Reserved capacity: For predictable workloads, Lambda reserved concurrency and Savings Plans reduce costs 20-40%.
S3 lifecycle policies: Archive historical CDC data to S3 Glacier or Intelligent-Tiering for long-term retention at 80-90% lower cost.
Typical costs for a moderate serverless CDC pipeline (1 million changes daily, 5 GB compressed output) run $50-150 monthly—dramatically less than provisioned infrastructure alternatives.
Testing and Validation
Ensure pipeline reliability through comprehensive testing:
Load testing: Use AWS Lambda load testing tools or custom scripts to simulate high change volumes and validate scaling behavior.
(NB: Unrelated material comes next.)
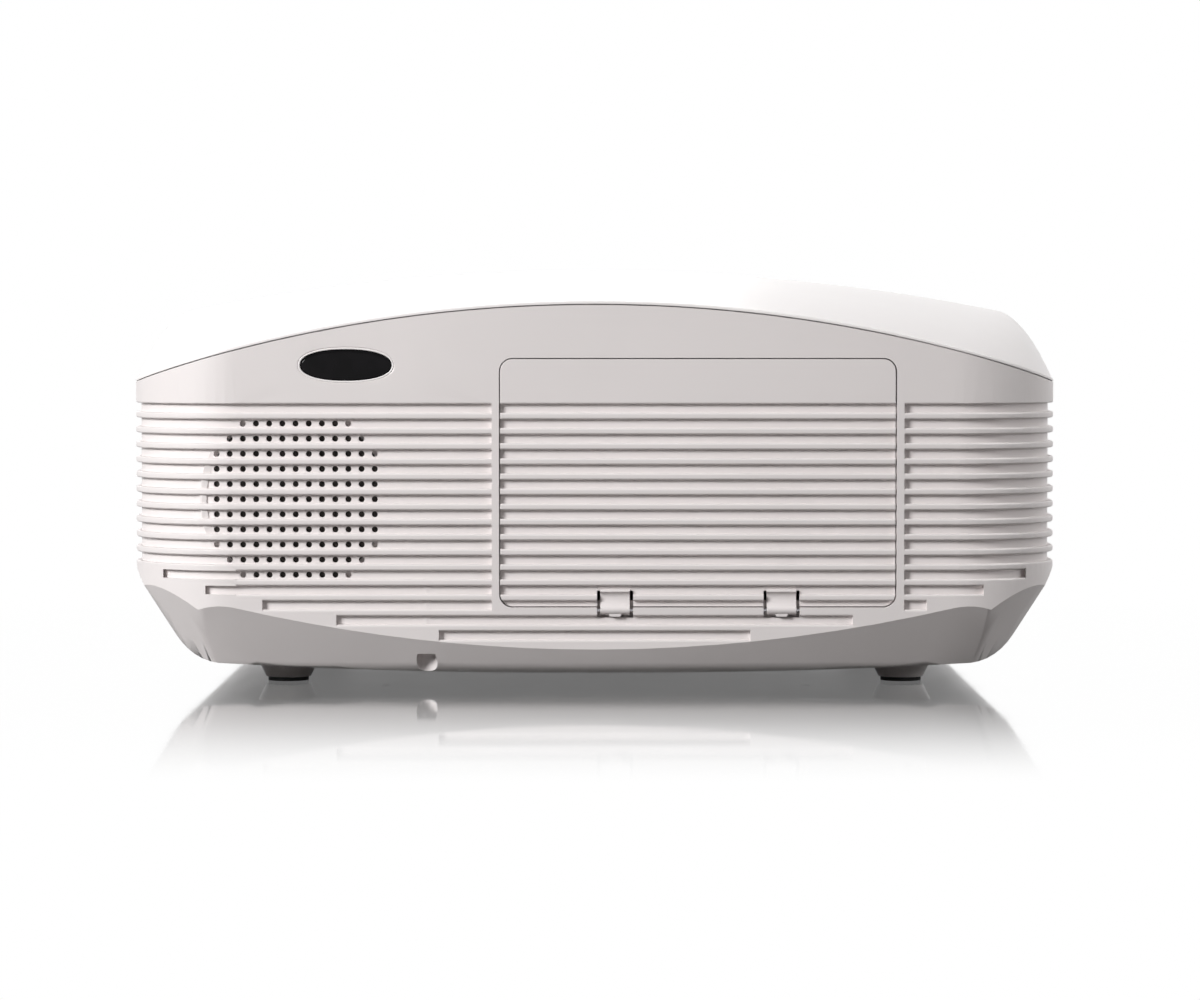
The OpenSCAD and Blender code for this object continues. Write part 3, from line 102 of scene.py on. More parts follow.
class Link:
    """A value on its way through a material, with arithmetic on it."""

    def __init__(self, graph: "Graph", socket: bpy.types.NodeSocket) -> None:
        """Wraps an output socket of a graph."""
        self.graph = graph
        self.socket = socket

    def _maths(self, operation: str, *values: "Link | float", clamp: bool = False) -> "Link":
        """Adds a Math node to the graph."""
        sockets = dict(enumerate(values))
        return self.graph.node("Math", {"operation": operation, "use_clamp": clamp}, sockets)

    def __add__(self, other: "Link | float") -> "Link":
        """Sum."""
        return self._maths("ADD", self, other)

    __radd__ = __add__

    def __sub__(self, other: "Link | float") -> "Link":
        """Difference."""
        return self._maths("SUBTRACT", self, other)

    def __rsub__(self, other: float) -> "Link":
        """Difference from a number."""
        return self._maths("SUBTRACT", other, self)

    def __mul__(self, other: "Link | float") -> "Link":
        """Product."""
        return self._maths("MULTIPLY", self, other)

    __rmul__ = __mul__

    def clamped(self) -> "Link":
        """The same value kept between 0 and 1."""
        return self._maths("ADD", self, 0.0, clamp=True)

    def band(self, low: float, high: float) -> "Link":
        """0 below low, 1 above high and smooth between them."""
        settings = {"interpolation_type": "SMOOTHSTEP"}
        return self.graph.node("MapRange", settings, {"Value": self, "From Min": low, "From Max": high})


class Graph:
    """The nodes of one material or of the world."""

    def __init__(self, name: str, tree: bpy.types.NodeTree | None = None,
                 kind: str = "Material") -> None:
        """Takes a node tree, or makes an empty material with one, and adds the output node.

        Args:
            name: Name of the material.
            tree: A tree to fill instead, such as the world's.
            kind: What the tree shades, Material or World.
        """
        if tree is None:
            self.material = bpy.data.materials.new(name)
            self.material.use_nodes = True
            tree = self.material.node_tree
        self.tree = tree
        self.tree.nodes.clear()
        self.output = self.tree.nodes.new("ShaderNodeOutput" + kind)

    def node(self, kind: str, settings: dict | None = None, sockets: dict | None = None,
             out: int | str = 0) -> Link:
        """Adds any node.

        Args:
            kind: The node's type without its ShaderNode prefix.
            settings: Properties that are set first, such as an operation.
            sockets: Numbers, colours or links for the inputs, by name or index.
            out: The output that is wanted.

        Returns:
            That output as a link.
        """
        made = self.tree.nodes.new("ShaderNode" + kind)
        for key, value in (settings or {}).items():
            setattr(made, key, value)
        for key, value in (sockets or {}).items():
            if isinstance(value, Link):
                self.tree.links.new(value.socket, made.inputs[key])
            else:
                made.inputs[key].default_value = value
        return Link(self, made.outputs[out])

    def place(self) -> Link:
        """Object coordinates."""
        return self.node("TexCoord", out="Object")

    def noise(self, size: float, detail: float = 2.0, stretch: Point = (1, 1, 1)) -> Link:
        """Noise whose grains are about so many millimetres across, drawn out along an axis."""
        scaled = self.node("Mapping", None, {"Vector": self.place(), "Scale": stretch})
        return self.node("TexNoise", None, {"Vector": scaled, "Scale": 1000 / size, "Detail": detail})

    def blend(self, share: Link, first: "Link | Colour", second: "Link | Colour") -> Link:
        """A colour between two colours."""
        ends = [c if isinstance(c, Link) else (*c, 1.0) for c in (first, second)]
        return self.node("Mix", {"data_type": "RGBA"}, {0: share, 6: ends[0], 7: ends[1]}, out=2)

    def bump(self, height: Link, depth: float, strength: float = 1.0) -> Link:
        """A normal from a height, whose full depth is in millimetres."""
        sockets = {"Height": height, "Distance": depth / 1000, "Strength": strength}
        return self.node("Bump", None, sockets)

    def between(self, share: Link, first: Link, second: Link) -> Link:
        """A shader between two shaders."""
        return self.node("MixShader", None, {0: share, 1: first, 2: second})

    def seen_by(self, *rays: str) -> Link:
        """1 for the named kinds of ray and 0 for the others."""
        found = [self.node("LightPath", out=f"Is {ray} Ray") for ray in rays]
        return sum(found[1:], found[0]).clamped()

    def end(self, shader: Link) -> None:
        """Leads a shader to the output."""
        self.tree.links.new(shader.socket, self.output.inputs["Surface"])

    def surface(self, **sockets: "Link | float | Colour") -> bpy.types.Material:
        """Ends the material in a Principled shader.

        Args:
            sockets: Its inputs, with underscores for the spaces.

        Returns:
            The finished material.
        """
        values = {}
        for key, value in sockets.items():
            colour = isinstance(value, tuple) and len(value) == 3
            values[key.replace("_", " ")] = (*value, 1.0) if colour else value
        self.end(self.node("BsdfPrincipled", None, values))
        return self.material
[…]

Failure injection: Intentionally fail Lambda invocations or Firehose deliveries to verify dead letter queues, retry logic, and alerting work as designed.
Data validation: Implement automated validation comparing source record counts with delivered records to detect data loss.
Schema evolution: Test how the pipeline handles source schema changes—new columns, type changes, or dropped fields.
Conclusion
Building serverless CDC pipelines with Lambda and Firehose provides an elegant, cost-effective architecture for capturing and delivering database changes to analytics systems. The serverless approach eliminates infrastructure management, scales automatically from zero to high volumes, and costs only for actual usage, making it ideal for analytics, audit logging, and data lake ingestion where near-real-time delivery (1-5 minutes) suffices. Success requires thoughtful configuration of Lambda batch processing, Firehose buffering strategies, format conversion, and comprehensive monitoring.
While serverless CDC trades the sub-second latency of dedicated streaming infrastructure for simplicity and cost efficiency, this trade-off aligns perfectly with analytics and reporting use cases where delivery within minutes provides sufficient business value. By following the patterns outlined here—efficient Lambda processing, appropriate Firehose buffering, format optimization, and robust error handling—you can build production-grade CDC pipelines that deliver reliable, cost-effective data integration at scale.